8.4 If before title to the Goods passes to the Buyer, the Buyer:
8.4.1 fails to pay any undisputed amount due under the Contract on the due date for payment and remains in default not less than 14 days after being notified in writing to make such payment;
8.4.2 commits a material breach of any other term of this Contract;
8.4.3 suspends, or threatens to suspend, payment of its debts or is unable to pay its debts as they fall due or admits inability to pay its debts or is deemed unable to pay its debts within the meaning of section 123 of the Insolvency Act 1986;
8.4.4 makes any voluntary arrangement with its creditors or becomes subject to an administration order or (being an individual or firm) becomes bankrupt or (being a company) goes into liquidation (otherwise than for the purposes of amalgamation or reconstruction);
8.4.5 the Buyer ceases, or threatens to cease, to carry on business; or
8.4.6 the Seller reasonably apprehends that any of the events mentioned in clause 7.3.6 – 7.3.8 are about to occur in relation to the Buyer and has notified the Buyer accordingly then, without limiting any other right or remedy the Seller may have the Seller may at any time:
(a) require the Buyer to deliver up all Goods in its possession; and
(b) if the Buyer fails to do so promptly, enter any premises of the Buyer or of any third party where the relevant Goods are stored in order to recover them.


9.1 Subject to the conditions set out below the Seller warrants that the Goods will correspond with their specification at the time of delivery and will be free from defects in material and workmanship for a period of one month from delivery or unless stated otherwise in Writing.9.2 The Seller shall not be liable to the Buyer or be deemed to be in breach of the Contract by reason of any delay in performing, or any failure to perform any of the Seller’s obligations in relation to the Goods, if the delay or failure was due to any cause beyond the Seller’s reasonable control, including but not limited to;
(a) Act of God, explosion, flood, tempest, fire or accident;
(b) war or threat of war, sabotage insurrection, civil disturbance or requisition;
(c) acts, restrictions, regulations, bye-laws, prohibitions or measures of any kind on the part of the governmental, parliamentary or local authority;
(d) import or export regulations or embargoes;
(e) strikes, lock-outs or other industrial actions or trade disputes (whether involving employees of the Seller or a third party);
(f) difficulties in obtaining raw materials, labour, fuel, parts or machinery;(g) power failure or breakdown in machinery.
9.3 The Seller’s total liability arising under or in connection with this agreement, whether arising in contract, tort (including negligence) or restitution, or for breach of statutory duty or misrepresentation, or otherwise, shall in all circumstances be limited to the Contract price for the applicable Order.


10.1 The Seller has the right to publicise the sale to the Buyer as appropriate. Including the use of the Buyer’s name and logos.

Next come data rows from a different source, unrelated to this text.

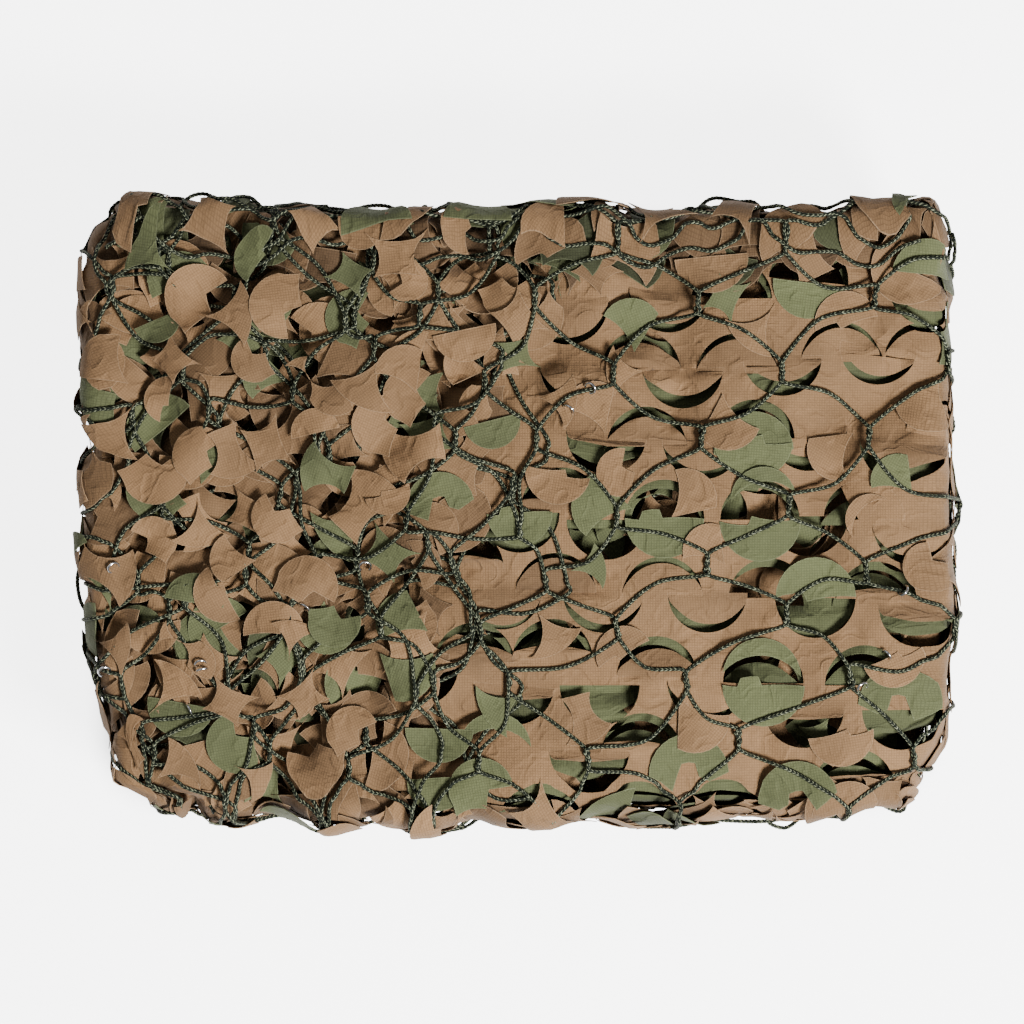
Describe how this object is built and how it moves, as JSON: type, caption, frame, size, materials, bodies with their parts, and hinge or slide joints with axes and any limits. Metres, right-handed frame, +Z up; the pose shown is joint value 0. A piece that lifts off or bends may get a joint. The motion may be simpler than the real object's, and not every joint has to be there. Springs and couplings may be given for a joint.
{
  "type": "folded camouflage net",
  "caption": "Camouflage net folded into a flat bundle: brown over green ripstop with half-circle die-cut leaves, under a dark diamond cord net with small wire rings.",
  "frame": {"origin": "on the surface that the bundle lies on, under the middle of its box", "axes": "+X along the bundle's long side, the way the folds travel; +Y across it, towards the far side; +Z up out of the face that carries the net"},
  "size_m": [0.5218, 0.3679, 0.1374],
  "materials": {
    "brown_ripstop": "matt ripstop weave with a fine grid, edges cut by the die",
    "green_ripstop": "matt ripstop weave with a fine grid, edges cut by the die",
    "braided_cord": "matt knotless braid with light flecks",
    "bright_wire": "bright plated wire"
  },
  "bodies": {
    "root": {"brown_ply": "brown_ripstop", "green_ply": "green_ripstop", "cord_net": "braided_cord", "clip_01": "bright_wire", "clip_02": "bright_wire", "clip_03": "bright_wire", "clip_04": "bright_wire", "clip_05": "bright_wire", "clip_06": "bright_wire", "clip_07": "bright_wire", "clip_08": "bright_wire", "clip_09": "bright_wire", "clip_10": "bright_wire", "clip_11": "bright_wire", "clip_12": "bright_wire"}
  },
  "joints": []
}
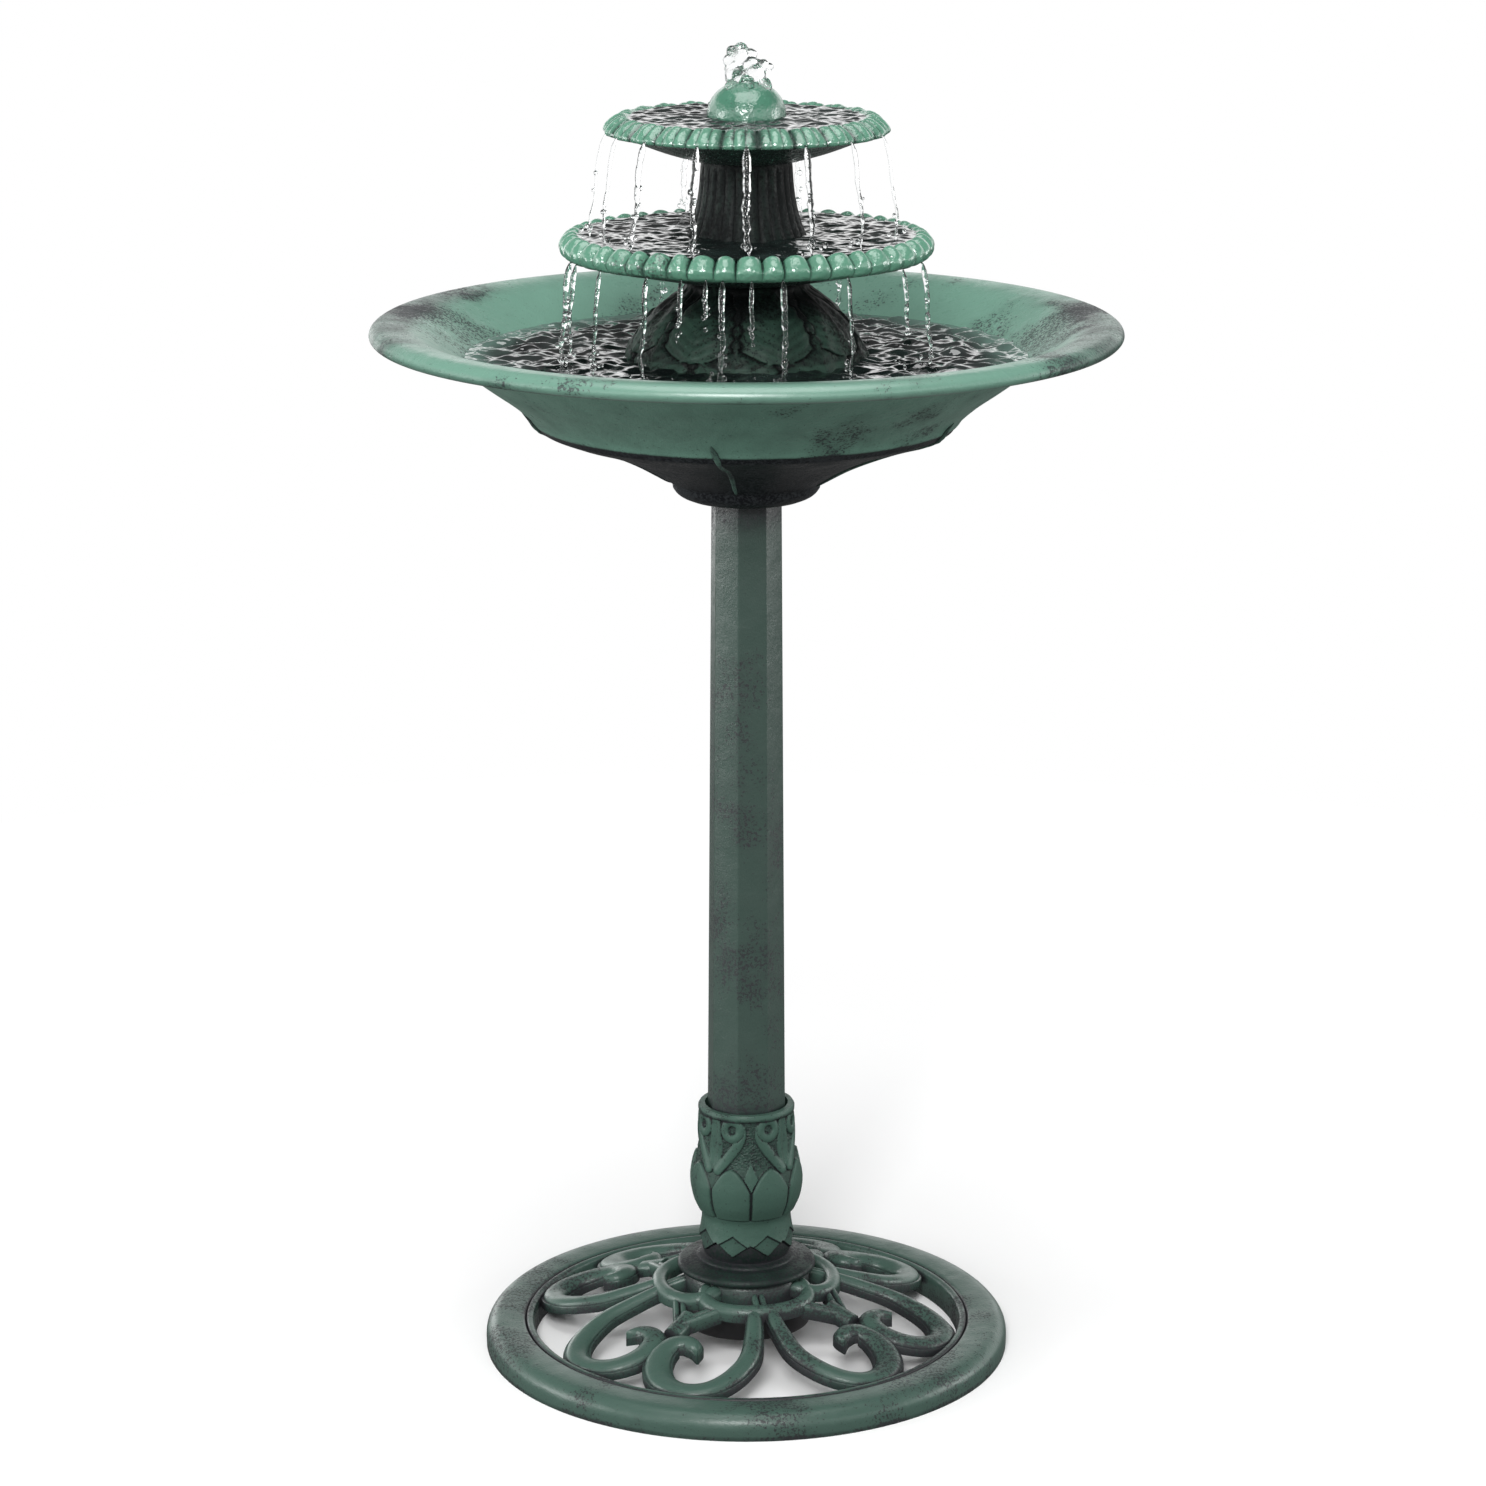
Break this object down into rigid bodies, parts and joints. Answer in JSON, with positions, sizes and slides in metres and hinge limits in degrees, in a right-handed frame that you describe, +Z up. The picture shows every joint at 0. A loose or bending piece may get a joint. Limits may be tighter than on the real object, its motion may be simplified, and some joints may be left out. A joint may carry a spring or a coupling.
{
  "type": "garden water fountain",
  "caption": "Pedestal garden fountain: openwork scroll foot, leaf collar, octagonal column, wide basin with a pump under a domed cover, and scalloped dishes above.",
  "frame": {"origin": "centre of the foot, on the ground", "axes": "+Z up along the column, -Y is the front, +X is to the right seen from the front"},
  "size_m": [0.559, 0.559, 0.9866],
  "materials": {
    "green_resin": "moulded resin, sponged dark patina over grey-green",
    "verdigris_resin": "moulded resin, bright verdigris with dark sponged patches",
    "dark_resin": "moulded resin, nearly black wash over green, wet",
    "black_plastic": "moulded, fine texture",
    "zinc_steel": "zinc plated",
    "rubber": "matt",
    "filter_foam": "open-cell foam",
    "ceramic": "ground ceramic",
    "rotor_magnet": "plastic over a magnet core"
  },
  "bodies": {
    "pedestal": {"foot_openwork": "green_resin", "clamp_cup": "black_plastic", "foot_bolt": "zinc_steel", "foot_washer": "zinc_steel", "foot_plug": "black_plastic", "leaf_collar": "green_resin", "column": "green_resin", "top_plug": "black_plastic", "basin": "verdigris_resin", "basin_seal": "rubber", "basin_nut": "black_plastic", "cord_grommet": "rubber", "pump_body": "black_plastic", "volute_cover": "black_plastic", "intake_grille": "black_plastic", "filter_sponge": "filter_foam", "rotor_shaft": "ceramic", "cord_gland": "rubber", "suction_foot_1": "rubber", "suction_foot_2": "rubber", "suction_foot_3": "rubber", "suction_foot_4": "rubber", "riser_tube": "black_plastic"},
    "dish_stack": {"pump_cover": "dark_resin", "middle_dish": "verdigris_resin", "middle_grommet": "rubber", "fluted_stem": "dark_resin", "top_dish": "verdigris_resin", "top_grommet": "rubber", "finial": "verdigris_resin", "nozzle": "verdigris_resin"},
    "rotor": {"impeller": "rotor_magnet"},
    "knob": {"flow_knob": "black_plastic"}
  },
  "joints": [
    {"name": "stack_lift", "type": "slide", "parent": "pedestal", "child": "dish_stack", "axis": [0, 0, 1], "range_m": [0, 0.26]},
    {"name": "rotor_spin", "type": "hinge", "parent": "pedestal", "child": "rotor", "pos_m": [0, 0.02, 0.7385], "axis": [0, 1, 0], "continuous": true},
    {"name": "knob_turn", "type": "hinge", "parent": "pedestal", "child": "knob", "pos_m": [0.015, -0.0383, 0.751], "axis": [0, 1, 0], "range_deg": [0, 90]}
  ]
}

11.1 In these Conditions “Incoterms” means the international rules for the interpretation of trade terms of the International Chamber of Commerce as in force at the date when the Contract is made. Unless the context otherwise requires, any term or expression which is defined in or given a particular meaning by the provisions of Incoterms and these Conditions, the latter shall prevail.
11.2 Where the Goods are supplied for export from the United Kingdom, the provisions of this clause 11 shall (subject to any special terms agreed in writing between the Buyer and the Seller) apply notwithstanding any other provision of these Conditions.
11.3 The Buyer shall be responsible for complying with any legislation or regulations governing the importation of the Goods into the country of destination and for the payment of any duties thereon.
11.4 The Buyer shall be responsible for arranging testing and inspection of the Goods at the Seller’s premises before shipment if deemed necessary by the Buyer. The Seller shall have no liability for any claim in respect of any defect in the Goods which would be apparent on inspection and which is made after shipment or in respect of any damage during transit.


12.1 Any notice required or permitted to be given by either party to the other under these Conditions shall be in Writing addressed to that other party at its registered office or principle place of business or such other address as may at the relevant time have been notified pursuant to this provision to the party giving the notice.
12.2 No waiver by the Seller of any breach of the Contract by the Buyer shall be considered as a waiver of any subsequent breach of the same or any other person.
12.3 If any provision of these Conditions is held by any competent authority to be invalid or unenforceable in whole or in part the validity of the other provisions of these Conditions and the remainder of the provision in question shall not be affected thereby.
12.4 The Contract shall be governed by the laws of England and Wales, and the parties agree to submit to the exclusive jurisdiction of the Courts of England and Wales.
12.5 The Buyer hereby agrees and undertakes that it shall not induce or attempt to persuade directly or indirectly any employee of the Seller or any of its subsidiary or associated companies to leave his/her employment.


13.1 All details of communications in connection with any contract or intended contract shall be regarded as strictly confidential and shall not be divulged to any person, firm or company without the Seller’s prior written consent.